==== DATA FOR PROCESSING

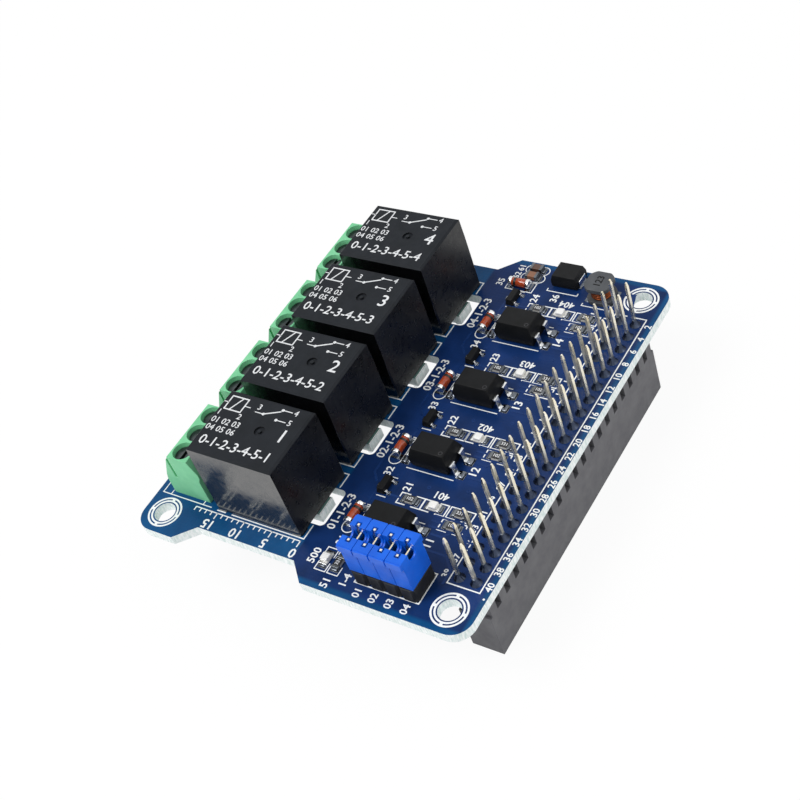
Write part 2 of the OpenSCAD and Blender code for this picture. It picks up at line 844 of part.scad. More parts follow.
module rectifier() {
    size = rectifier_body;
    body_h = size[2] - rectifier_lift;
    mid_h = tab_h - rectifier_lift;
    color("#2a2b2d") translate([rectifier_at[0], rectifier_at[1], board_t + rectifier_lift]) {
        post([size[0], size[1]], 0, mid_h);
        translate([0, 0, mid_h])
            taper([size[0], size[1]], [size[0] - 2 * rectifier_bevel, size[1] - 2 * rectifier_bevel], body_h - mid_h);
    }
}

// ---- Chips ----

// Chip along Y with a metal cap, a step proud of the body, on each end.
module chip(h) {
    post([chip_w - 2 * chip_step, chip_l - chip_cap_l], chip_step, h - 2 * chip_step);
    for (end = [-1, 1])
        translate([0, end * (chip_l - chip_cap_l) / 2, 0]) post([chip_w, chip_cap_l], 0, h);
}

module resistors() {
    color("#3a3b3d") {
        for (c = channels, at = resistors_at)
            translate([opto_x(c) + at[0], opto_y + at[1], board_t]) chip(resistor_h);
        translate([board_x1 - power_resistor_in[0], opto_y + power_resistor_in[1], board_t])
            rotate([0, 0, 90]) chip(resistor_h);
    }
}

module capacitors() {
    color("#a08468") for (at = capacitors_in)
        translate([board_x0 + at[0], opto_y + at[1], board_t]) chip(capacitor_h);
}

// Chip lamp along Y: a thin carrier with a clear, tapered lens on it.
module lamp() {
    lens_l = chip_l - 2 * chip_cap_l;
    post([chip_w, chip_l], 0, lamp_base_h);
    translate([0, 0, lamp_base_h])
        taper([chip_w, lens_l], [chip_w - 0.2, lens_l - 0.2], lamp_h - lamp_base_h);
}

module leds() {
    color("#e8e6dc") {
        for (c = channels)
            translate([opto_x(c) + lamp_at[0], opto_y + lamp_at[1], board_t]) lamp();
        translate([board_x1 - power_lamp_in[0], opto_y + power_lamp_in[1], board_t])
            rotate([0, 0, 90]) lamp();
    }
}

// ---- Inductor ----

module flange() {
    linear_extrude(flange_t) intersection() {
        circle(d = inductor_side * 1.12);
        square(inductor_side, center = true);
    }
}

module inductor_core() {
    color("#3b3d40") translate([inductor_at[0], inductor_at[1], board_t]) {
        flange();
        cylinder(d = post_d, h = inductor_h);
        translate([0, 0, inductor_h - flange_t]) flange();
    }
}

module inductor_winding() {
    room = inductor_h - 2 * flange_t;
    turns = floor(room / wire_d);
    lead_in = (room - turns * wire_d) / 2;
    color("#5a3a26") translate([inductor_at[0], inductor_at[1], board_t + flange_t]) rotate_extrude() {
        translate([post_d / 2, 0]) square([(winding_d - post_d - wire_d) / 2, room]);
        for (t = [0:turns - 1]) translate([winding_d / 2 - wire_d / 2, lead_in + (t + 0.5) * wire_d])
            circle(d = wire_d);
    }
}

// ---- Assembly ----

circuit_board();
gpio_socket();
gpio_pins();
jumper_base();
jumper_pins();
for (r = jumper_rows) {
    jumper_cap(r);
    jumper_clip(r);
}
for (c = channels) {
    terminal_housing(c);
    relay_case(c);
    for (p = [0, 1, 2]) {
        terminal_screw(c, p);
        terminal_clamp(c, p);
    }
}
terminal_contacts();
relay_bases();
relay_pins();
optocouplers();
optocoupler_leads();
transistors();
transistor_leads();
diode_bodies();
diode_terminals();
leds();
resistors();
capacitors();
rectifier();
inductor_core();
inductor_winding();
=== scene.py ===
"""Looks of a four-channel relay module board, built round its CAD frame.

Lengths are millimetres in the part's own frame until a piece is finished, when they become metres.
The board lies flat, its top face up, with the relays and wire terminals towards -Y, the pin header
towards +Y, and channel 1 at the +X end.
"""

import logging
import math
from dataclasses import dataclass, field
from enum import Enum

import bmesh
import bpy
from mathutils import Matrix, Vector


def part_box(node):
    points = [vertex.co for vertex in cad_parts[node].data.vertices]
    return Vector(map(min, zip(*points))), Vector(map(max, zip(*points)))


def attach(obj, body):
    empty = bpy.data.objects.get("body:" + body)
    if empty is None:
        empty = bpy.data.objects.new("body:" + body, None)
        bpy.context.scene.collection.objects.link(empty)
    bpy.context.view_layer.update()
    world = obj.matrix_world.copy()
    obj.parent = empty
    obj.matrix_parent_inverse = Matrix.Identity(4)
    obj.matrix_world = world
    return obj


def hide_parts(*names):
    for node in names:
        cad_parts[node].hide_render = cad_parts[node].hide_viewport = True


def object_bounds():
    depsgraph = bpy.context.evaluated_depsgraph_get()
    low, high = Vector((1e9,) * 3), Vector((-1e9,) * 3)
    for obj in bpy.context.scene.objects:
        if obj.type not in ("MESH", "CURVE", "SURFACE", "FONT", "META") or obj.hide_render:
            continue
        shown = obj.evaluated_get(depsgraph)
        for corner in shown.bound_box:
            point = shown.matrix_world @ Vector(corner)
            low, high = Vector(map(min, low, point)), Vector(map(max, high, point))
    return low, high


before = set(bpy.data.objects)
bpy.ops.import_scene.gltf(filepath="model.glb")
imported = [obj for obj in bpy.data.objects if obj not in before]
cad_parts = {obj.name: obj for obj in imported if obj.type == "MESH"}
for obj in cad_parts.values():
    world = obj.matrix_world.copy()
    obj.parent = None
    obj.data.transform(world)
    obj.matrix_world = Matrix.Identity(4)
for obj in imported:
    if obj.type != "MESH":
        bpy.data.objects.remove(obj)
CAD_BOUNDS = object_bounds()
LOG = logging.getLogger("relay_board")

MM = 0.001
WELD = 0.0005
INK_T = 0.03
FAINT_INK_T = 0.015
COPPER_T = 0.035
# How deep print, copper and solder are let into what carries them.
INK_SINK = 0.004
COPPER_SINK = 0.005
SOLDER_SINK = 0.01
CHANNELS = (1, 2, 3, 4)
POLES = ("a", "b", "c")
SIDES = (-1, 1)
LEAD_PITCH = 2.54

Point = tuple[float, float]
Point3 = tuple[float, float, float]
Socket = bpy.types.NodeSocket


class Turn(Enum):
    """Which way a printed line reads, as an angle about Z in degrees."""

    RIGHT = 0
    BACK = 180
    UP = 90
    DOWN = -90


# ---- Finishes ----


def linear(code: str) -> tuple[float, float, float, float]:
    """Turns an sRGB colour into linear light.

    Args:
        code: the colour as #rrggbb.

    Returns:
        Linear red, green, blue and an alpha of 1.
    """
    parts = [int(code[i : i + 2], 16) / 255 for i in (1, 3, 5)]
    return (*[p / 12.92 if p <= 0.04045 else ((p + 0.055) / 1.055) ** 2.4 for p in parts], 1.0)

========
==== DATA FOR PROCESSING

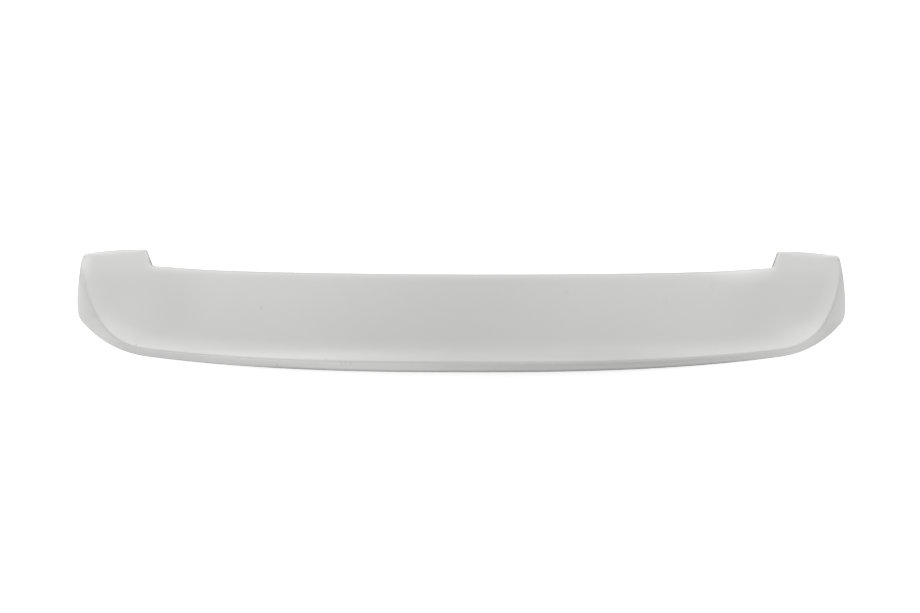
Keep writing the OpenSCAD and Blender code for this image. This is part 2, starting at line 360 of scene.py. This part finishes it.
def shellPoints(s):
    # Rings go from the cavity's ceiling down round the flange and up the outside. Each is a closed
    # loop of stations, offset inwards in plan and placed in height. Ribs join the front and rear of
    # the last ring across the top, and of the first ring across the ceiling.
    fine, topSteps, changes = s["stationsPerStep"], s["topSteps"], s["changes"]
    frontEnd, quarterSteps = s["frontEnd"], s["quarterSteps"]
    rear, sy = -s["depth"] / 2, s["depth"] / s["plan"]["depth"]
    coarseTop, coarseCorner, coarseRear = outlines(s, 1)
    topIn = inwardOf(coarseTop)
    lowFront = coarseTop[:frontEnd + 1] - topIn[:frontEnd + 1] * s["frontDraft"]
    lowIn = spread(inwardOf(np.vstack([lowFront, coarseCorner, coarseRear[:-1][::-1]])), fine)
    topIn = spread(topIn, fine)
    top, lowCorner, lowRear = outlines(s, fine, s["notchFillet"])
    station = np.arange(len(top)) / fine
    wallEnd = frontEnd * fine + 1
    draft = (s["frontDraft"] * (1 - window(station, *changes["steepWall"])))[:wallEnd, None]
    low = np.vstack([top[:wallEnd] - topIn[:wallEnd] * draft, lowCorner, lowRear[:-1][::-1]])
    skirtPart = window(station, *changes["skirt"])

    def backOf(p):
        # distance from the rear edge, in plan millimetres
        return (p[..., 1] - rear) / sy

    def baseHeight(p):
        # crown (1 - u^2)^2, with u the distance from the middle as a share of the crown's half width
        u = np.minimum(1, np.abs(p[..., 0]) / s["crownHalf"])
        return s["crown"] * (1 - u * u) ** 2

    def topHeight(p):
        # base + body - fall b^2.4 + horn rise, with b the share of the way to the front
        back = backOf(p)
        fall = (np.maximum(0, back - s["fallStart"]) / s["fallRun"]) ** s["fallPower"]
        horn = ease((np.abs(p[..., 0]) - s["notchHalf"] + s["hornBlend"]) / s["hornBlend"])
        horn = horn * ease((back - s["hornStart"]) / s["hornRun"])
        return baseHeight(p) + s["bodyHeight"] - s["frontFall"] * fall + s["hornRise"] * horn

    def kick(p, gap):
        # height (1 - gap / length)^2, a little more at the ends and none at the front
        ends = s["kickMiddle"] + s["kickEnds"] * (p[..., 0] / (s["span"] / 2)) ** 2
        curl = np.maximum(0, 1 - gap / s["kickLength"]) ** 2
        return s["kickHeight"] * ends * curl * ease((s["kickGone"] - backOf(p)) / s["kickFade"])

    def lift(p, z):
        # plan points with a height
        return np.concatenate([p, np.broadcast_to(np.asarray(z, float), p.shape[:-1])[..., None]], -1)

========
==== DATA FOR PROCESSING

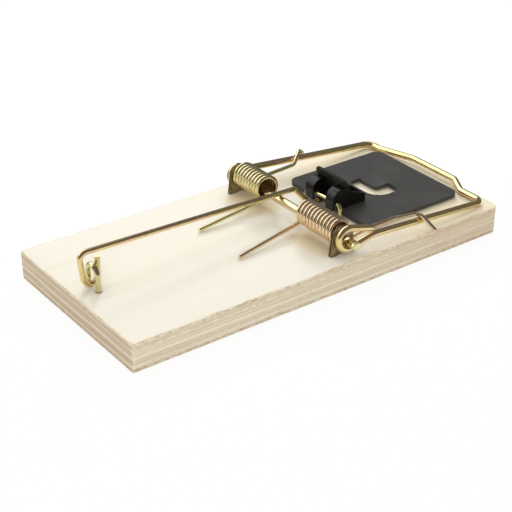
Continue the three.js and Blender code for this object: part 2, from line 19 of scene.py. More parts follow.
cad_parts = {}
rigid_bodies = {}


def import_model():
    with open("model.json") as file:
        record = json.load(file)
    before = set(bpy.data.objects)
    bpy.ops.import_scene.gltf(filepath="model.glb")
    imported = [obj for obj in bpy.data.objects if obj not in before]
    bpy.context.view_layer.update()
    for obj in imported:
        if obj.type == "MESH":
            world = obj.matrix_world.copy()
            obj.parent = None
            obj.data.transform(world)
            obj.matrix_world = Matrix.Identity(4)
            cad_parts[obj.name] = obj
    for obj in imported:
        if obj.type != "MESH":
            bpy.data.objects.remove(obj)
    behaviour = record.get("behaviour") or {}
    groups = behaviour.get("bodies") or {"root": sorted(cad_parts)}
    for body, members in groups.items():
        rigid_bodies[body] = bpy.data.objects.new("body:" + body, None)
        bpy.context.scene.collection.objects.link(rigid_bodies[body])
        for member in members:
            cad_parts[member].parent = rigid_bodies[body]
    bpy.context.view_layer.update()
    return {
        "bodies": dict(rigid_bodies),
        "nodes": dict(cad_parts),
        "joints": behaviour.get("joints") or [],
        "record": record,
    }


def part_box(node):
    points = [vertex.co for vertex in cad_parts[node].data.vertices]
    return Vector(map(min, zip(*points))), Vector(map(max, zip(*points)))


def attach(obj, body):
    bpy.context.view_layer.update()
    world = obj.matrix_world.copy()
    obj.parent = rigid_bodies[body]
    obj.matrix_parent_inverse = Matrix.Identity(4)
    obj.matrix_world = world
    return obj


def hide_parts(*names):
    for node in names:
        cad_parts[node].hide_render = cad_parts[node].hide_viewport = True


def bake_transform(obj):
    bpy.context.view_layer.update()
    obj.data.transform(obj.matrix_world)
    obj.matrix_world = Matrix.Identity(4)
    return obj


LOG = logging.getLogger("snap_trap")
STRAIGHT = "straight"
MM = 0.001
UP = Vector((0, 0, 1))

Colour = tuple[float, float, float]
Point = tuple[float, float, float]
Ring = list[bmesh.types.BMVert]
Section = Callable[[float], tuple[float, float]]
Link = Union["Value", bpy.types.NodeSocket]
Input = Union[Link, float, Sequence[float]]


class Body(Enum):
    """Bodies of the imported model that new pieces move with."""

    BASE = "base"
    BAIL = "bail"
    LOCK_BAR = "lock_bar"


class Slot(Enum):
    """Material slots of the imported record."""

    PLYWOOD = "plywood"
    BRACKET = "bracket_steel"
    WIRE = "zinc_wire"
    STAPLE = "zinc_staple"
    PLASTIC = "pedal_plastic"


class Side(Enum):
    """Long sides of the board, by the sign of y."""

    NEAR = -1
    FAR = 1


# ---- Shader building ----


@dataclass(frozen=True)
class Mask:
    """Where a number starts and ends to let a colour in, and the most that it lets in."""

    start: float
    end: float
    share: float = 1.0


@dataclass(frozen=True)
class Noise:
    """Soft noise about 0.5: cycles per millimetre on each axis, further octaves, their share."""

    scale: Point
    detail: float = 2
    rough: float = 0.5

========

*SET TASK:* Quote the data above from the line containing "inductor_at[1], board_t +" to the line containing "depsgraph = bpy.context.evaluated_depsgraph_get()", inclusive, and stop.

*FINISHED ANSWER:*
    color("#5a3a26") translate([inductor_at[0], inductor_at[1], board_t + flange_t]) rotate_extrude() {
        translate([post_d / 2, 0]) square([(winding_d - post_d - wire_d) / 2, room]);
        for (t = [0:turns - 1]) translate([winding_d / 2 - wire_d / 2, lead_in + (t + 0.5) * wire_d])
            circle(d = wire_d);
    }
}

// ---- Assembly ----

circuit_board();
gpio_socket();
gpio_pins();
jumper_base();
jumper_pins();
for (r = jumper_rows) {
    jumper_cap(r);
    jumper_clip(r);
}
for (c = channels) {
    terminal_housing(c);
    relay_case(c);
    for (p = [0, 1, 2]) {
        terminal_screw(c, p);
        terminal_clamp(c, p);
    }
}
terminal_contacts();
relay_bases();
relay_pins();
optocouplers();
optocoupler_leads();
transistors();
transistor_leads();
diode_bodies();
diode_terminals();
leds();
resistors();
capacitors();
rectifier();
inductor_core();
inductor_winding();
=== scene.py ===
"""Looks of a four-channel relay module board, built round its CAD frame.

Lengths are millimetres in the part's own frame until a piece is finished, when they become metres.
The board lies flat, its top face up, with the relays and wire terminals towards -Y, the pin header
towards +Y, and channel 1 at the +X end.
"""

import logging
import math
from dataclasses import dataclass, field
from enum import Enum

import bmesh
import bpy
from mathutils import Matrix, Vector


def part_box(node):
    points = [vertex.co for vertex in cad_parts[node].data.vertices]
    return Vector(map(min, zip(*points))), Vector(map(max, zip(*points)))


def attach(obj, body):
    empty = bpy.data.objects.get("body:" + body)
    if empty is None:
        empty = bpy.data.objects.new("body:" + body, None)
        bpy.context.scene.collection.objects.link(empty)
    bpy.context.view_layer.update()
    world = obj.matrix_world.copy()
    obj.parent = empty
    obj.matrix_parent_inverse = Matrix.Identity(4)
    obj.matrix_world = world
    return obj


def hide_parts(*names):
    for node in names:
        cad_parts[node].hide_render = cad_parts[node].hide_viewport = True


def object_bounds():
    depsgraph = bpy.context.evaluated_depsgraph_get()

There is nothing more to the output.